Nothing can prepare one for Chart’s vocals in Lettin’ Go, though. They launch the track, unaccompanied, and are greeted by justified applause and a gutsy “thank you” before a high-hat cymbal animates the instrumental section. This is ingenious: Chart returns, solo again, and perhaps the final touch of genius is to have the band provide the final low note of his solo as a bridge. A soulful The Tale Was Told, Chart’s alto sax highly expressive in its upper registers (Bill Markus adding a superb bass solo).
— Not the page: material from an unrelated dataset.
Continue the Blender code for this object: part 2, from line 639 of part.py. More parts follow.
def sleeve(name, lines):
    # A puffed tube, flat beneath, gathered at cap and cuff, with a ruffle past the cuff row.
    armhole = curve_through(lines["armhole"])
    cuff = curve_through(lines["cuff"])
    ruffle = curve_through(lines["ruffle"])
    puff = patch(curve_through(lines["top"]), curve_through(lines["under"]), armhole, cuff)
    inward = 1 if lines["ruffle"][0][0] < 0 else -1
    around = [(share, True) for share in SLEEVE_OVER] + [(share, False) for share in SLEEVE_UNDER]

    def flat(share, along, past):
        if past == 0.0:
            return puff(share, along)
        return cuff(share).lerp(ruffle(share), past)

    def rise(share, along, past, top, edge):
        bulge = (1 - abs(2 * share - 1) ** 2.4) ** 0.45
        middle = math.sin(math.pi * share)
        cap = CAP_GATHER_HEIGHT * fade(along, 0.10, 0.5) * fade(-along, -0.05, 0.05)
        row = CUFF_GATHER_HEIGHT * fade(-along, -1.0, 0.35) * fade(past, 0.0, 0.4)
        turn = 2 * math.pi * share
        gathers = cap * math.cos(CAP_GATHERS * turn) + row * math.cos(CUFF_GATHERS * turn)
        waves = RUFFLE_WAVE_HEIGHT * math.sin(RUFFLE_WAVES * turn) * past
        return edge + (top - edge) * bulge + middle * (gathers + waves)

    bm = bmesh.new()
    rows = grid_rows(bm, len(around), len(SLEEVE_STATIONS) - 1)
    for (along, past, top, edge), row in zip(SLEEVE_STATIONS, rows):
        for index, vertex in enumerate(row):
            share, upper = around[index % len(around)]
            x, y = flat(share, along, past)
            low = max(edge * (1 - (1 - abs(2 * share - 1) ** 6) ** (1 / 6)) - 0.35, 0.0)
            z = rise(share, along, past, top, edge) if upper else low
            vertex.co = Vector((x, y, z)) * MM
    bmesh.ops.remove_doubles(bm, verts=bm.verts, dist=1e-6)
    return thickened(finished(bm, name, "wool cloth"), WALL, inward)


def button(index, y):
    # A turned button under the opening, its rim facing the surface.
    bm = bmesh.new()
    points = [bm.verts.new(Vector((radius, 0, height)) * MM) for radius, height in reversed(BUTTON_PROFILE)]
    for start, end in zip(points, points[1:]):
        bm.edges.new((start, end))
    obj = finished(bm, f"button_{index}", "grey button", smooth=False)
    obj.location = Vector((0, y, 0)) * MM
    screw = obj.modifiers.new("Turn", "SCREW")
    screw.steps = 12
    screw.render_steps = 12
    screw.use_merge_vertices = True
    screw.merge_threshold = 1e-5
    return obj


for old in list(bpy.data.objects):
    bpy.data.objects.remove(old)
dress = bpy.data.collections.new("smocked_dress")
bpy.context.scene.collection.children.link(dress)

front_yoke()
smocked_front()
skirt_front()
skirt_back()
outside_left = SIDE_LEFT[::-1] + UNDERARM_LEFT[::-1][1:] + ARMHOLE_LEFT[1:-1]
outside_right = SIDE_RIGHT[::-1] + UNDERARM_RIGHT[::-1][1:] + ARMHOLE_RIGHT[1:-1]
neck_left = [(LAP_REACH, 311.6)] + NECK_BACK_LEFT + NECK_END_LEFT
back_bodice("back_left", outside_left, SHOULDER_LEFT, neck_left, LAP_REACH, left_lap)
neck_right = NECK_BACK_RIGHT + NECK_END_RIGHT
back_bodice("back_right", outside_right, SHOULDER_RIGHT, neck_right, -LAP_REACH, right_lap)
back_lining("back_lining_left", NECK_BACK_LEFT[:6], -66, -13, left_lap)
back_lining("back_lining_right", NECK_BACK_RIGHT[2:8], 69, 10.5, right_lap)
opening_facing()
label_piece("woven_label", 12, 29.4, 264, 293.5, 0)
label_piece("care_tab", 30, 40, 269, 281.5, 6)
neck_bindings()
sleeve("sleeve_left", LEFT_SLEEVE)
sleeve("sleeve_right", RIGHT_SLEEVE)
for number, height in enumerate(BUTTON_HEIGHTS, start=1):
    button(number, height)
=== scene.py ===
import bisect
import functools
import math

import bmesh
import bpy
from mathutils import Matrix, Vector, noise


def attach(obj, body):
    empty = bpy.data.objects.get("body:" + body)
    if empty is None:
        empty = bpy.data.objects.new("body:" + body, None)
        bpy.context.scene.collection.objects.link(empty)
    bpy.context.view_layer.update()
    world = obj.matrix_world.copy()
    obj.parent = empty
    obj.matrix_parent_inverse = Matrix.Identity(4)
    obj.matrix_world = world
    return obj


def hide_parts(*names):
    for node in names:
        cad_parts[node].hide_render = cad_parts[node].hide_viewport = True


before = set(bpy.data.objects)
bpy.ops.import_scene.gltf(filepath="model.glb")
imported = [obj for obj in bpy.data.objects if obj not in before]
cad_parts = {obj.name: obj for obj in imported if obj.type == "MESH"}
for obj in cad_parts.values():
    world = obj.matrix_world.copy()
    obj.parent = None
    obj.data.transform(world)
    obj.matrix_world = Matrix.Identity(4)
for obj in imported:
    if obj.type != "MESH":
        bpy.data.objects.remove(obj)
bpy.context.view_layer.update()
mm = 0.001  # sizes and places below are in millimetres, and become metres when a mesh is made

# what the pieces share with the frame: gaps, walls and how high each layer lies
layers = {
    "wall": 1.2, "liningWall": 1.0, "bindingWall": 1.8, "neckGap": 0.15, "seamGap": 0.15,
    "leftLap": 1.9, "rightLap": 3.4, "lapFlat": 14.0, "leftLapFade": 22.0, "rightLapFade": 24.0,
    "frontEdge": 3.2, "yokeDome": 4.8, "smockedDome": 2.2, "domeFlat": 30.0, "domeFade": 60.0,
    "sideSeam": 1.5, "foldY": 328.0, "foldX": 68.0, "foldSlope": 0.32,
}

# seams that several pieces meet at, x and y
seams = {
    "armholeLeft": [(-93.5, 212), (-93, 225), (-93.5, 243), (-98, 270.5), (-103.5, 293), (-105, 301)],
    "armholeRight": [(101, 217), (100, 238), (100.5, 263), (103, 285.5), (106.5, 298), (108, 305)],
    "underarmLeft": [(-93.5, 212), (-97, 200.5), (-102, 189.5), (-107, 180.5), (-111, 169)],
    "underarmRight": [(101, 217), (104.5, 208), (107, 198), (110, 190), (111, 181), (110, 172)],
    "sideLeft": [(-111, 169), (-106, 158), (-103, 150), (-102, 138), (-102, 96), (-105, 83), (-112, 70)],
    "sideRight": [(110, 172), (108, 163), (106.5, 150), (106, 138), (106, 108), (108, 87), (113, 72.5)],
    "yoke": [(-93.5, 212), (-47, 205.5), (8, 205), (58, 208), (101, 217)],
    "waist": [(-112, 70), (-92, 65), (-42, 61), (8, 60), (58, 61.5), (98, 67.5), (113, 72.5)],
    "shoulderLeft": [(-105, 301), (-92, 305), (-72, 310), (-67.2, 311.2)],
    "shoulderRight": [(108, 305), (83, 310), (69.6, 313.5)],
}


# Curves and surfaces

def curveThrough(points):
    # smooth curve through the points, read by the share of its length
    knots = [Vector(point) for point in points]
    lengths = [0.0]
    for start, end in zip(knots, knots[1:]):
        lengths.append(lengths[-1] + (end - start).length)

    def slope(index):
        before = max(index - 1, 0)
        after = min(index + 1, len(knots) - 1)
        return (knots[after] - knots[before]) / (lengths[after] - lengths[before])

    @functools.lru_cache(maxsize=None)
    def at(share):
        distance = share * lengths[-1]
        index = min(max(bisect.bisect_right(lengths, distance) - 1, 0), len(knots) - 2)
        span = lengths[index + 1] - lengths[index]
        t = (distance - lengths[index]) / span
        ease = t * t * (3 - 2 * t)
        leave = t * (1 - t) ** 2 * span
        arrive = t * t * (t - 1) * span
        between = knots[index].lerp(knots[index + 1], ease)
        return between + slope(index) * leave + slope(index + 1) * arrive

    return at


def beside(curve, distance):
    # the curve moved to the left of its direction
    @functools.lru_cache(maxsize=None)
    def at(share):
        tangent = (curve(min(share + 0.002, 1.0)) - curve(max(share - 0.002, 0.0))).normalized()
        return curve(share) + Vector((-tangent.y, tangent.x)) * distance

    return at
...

As a showcase for Chart, this album can hardly be bettered. His sax sings again in The Tale Was Told, a track with something of a 1970’s vibe, The differentiation between tracks and the carefully considered order plays an important part, too: how well the more laid-back song without words of She Absorbed Him contrasts with Lickety Split. She Absorbed Him contains some of Chart’s finest work, a brilliant exposition of his genius, a jewel in this particular crown (despite the more overt virtuosity of the energizing With the Bunch).
Again, it is the polished interaction between band members that allows One Pure Star to shine (sorry about the pun), here Bil Markus’ double-bass against Chart’s vitally alive sax lines.
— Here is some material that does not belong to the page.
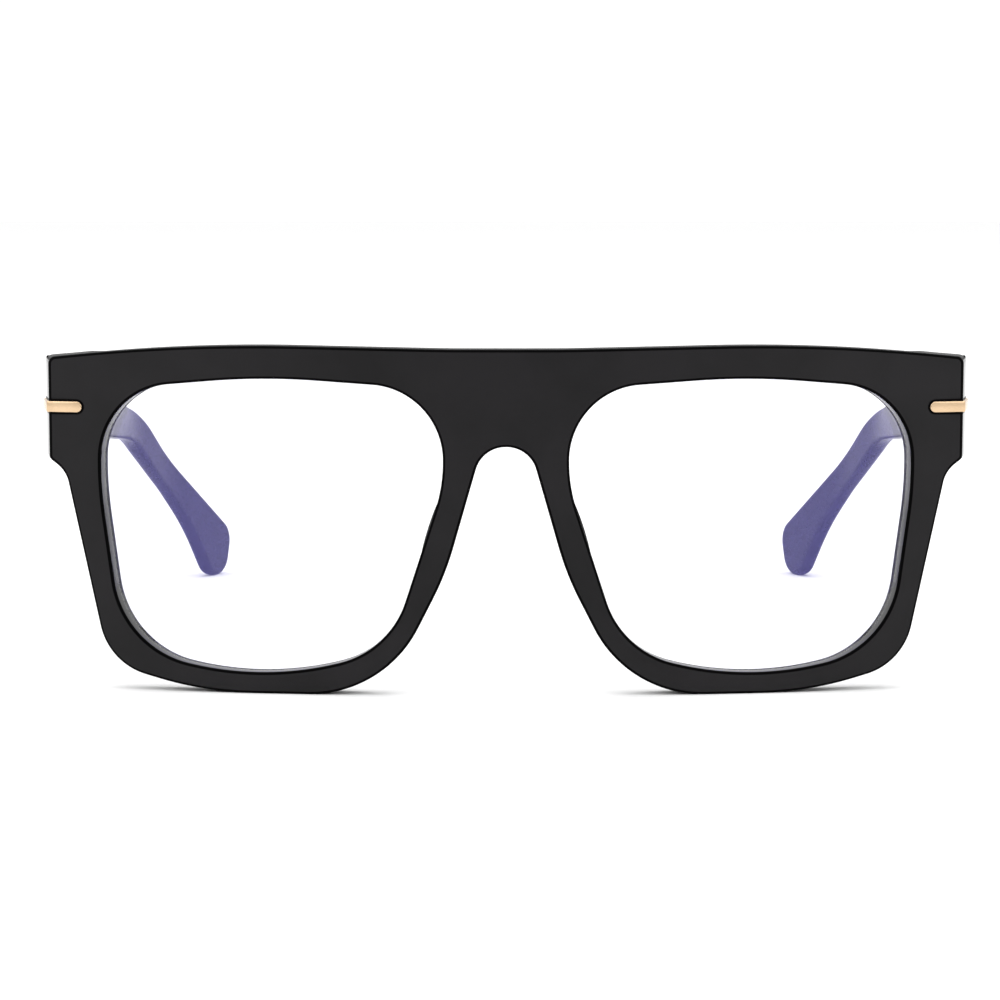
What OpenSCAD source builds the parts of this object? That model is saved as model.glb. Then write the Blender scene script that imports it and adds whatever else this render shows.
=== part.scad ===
// Full-rim acetate glasses with flat clear lenses and two folding temples.
// X runs across the face, Y from the front to the temple tips, Z up. The wearer looks along -Y,
// so the wearer's left side is +X. The glasses stand on the two lower rims and the two tips.

/* [Lenses] */
// Width of one lens opening
lens_w = 54.6; // [48:0.2:66]
// Height of one lens opening
lens_h = 46.7; // [39:0.1:56]
// Gap between the two lens openings across the nose
bridge_w = 20; // [16:0.5:24]
// Thickness of a lens
lens_t = 2; // [1.6:0.1:2.6]
// Depth of the lens's middle behind the front's face
lens_set = 2.85; // [2.2:0.05:3]
// Depth of the groove in the rim that holds the lens bevel
groove_d = 0.8; // [0.5:0.1:1.2]
// Width of the lens bevel
bevel_w = 0.9; // [0.6:0.1:1.2]

/* [Front] */
// Radius of the front's curve, seen from above
face_r = 295; // [240:5:400]
// Thickness of the front
rim_t = 4.5; // [3.6:0.1:5.5]
// Height of the brow above the lens
brow_w = 5.4; // [4:0.05:8]
// Height of the rim below the lens
rim_low = 3.25; // [2:0.05:4]
// Width of the end-piece beside the lens
end_w = 7.9; // [7.2:0.1:10]
// Height of the end-piece
end_h = 16.1; // [13.5:0.1:17.5]
// Thickness of the end-piece at its outer edge
end_t = 5.5; // [4.8:0.1:7]
// How far the side of the end-piece flares out from its front edge to the joint
end_flare = 1.2; // [0:0.1:2]
// How far the nose pads stand out behind the rims
pad_t = 4.2; // [3:0.1:6]

/* [Temples] */
// Length of the temple from the joint to the ear bend
temple_len = 95; // [78:0.5:115]
// Length of the hook behind the ear bend, seen from the side
hook_len = 37.7; // [30:0.1:46]
// Thickness of the temple
temple_t = 4.2; // [3.6:0.1:5]
// Thickness of the temple behind the ear bend
tip_t = 3; // [2.8:0.1:4]
// How far the temple's upper edge falls from the joint to the ear bend
temple_drop = 17.2; // [12:0.1:22]
// How far the temple splays outwards at the ear bend
splay = 1; // [0:0.1:4]
// How far the tip turns in behind the head
tip_in = 15; // [8:0.5:18]
// Diameter of the metal core wire
core_w = 1.4; // [1:0.1:1.8]

/* [Hinges] */
// Radius of the hinge barrels
barrel_r = 1.5; // [1.3:0.05:1.9]
// Height of one of the five barrels
barrel_h = 1.9; // [1.5:0.05:2.2]
// Radius of the hinge screw
screw_r = 0.7; // [0.55:0.05:0.9]
// Thickness of the hinge plates
plate_t = 0.8; // [0.6:0.1:1.2]
// Length of the hinge plate on the temple
plate_len = 9; // [7:0.5:12]
// Radius of the rivets that hold the hinge plates
rivet_r = 0.55; // [0.4:0.05:0.6]

/* [Metal bars] */
// Height of the metal bar across the joint
bar_h = 1.8; // [1.7:0.1:3]
// Length of the bar on the front
bar_front = 5.4; // [4.6:0.1:7]
// Length of the bar on the temple
bar_temple = 14; // [10:0.5:20]
// How far a bar stands out of the acetate
bar_proud = 0.4; // [0.2:0.05:0.6]
// How deep a bar is let into the acetate
bar_inlay = 0.5; // [0.3:0.1:0.8]

/* [Clearances] */
// Gap between the front and a temple at the joint
joint_gap = 0.1; // [0.05:0.05:0.2]
// Radial clearance of the screw in the temple's barrels
screw_gap = 0.05; // [0.02:0.01:0.08]
// Gap between neighbouring barrels
barrel_gap = 0.08; // [0.04:0.02:0.16]
// Gap between the barrels and what they turn past
swing_gap = 0.2; // [0.1:0.05:0.4]
// Gap round the lens bevel in its groove
lens_gap = 0.05; // [0.02:0.01:0.1]

/* [Hidden] */

LEFT = 1;
RIGHT = -1;

// Colours
acetate = "#2b292c";
clear = [0.86, 0.88, 0.98, 0.35];
steel = "silver";
gold = "#edd0aa";

// How far an arc's chords may stand off the true arc
arc_tol = 0.02;
// More than the object's size, for cuts that go right through
far = 200;

// Lines of the front, as distances from the middle and heights above the floor
nasal_x = bridge_w / 2;
outer_x = nasal_x + lens_w;
lens_z = rim_low;
lens_top = lens_z + lens_h;
side_x = outer_x + end_w;
joint_x = side_x + end_flare;
end_top = lens_top + 2.9;
end_low = end_top - end_h;
mid_z = end_top - 0.485 * end_h;

// Depths behind the front's foremost line
joint_y0 = face_r - sqrt(face_r * face_r - side_x * side_x) + end_t;
total_y = joint_y0 + temple_len + hook_len;
front_y = -total_y / 2;
joint_y = front_y + joint_y0;
lens_mid = face_r - lens_set;

// Hinge
hinge_h = 5 * barrel_h;
hinge_z = mid_z - hinge_h / 2;
temple_x = joint_x - temple_t;
axis_x = temple_x - barrel_r - swing_gap;
axis_y = joint_y + barrel_r + swing_gap;
web_w = barrel_r;
plate_x0 = axis_x - web_w / 2 - 0.1;
plate_x1 = joint_x - 1.4;
rivet_head = 1.5 * rivet_r;
rivet_x = [axis_x + web_w / 2 + rivet_r + 0.05, plate_x1 - 0.8 - rivet_r];
rivet_y = [axis_y + 2.4, axis_y + plate_len - 1.6];
head_r = screw_r + 0.45;
head_h = 0.7;
thread_bite = 0.04;
slot_w = 0.3;
slot_h = 0.3;
// Ring round a front rivet's head that also lies below the curved floor of the bar's pocket, so the
// head's rim never just touches that floor
seat_gap = 0.08;
block_x = outer_x + 0.65;
block_low = end_low - 1.5;
// Rounding of the end-piece's upper corner, which the flared side keeps clear of
end_round = 1.2;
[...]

The titular track, and the longest on the album at 7:29, comes last, opening with Abe Bolano’s superb percussion solo (which I have to say sounds stunning in Apple Lossless and in this recording); Chart’s alto sax sounds simply amazing in his fast, remarkably agile solos. There seems to be real stamina at work here, too.

A further affirmation of Chart’s excellence, then. Wholeheartedly recommended; his solos animate this album into the highest stratum.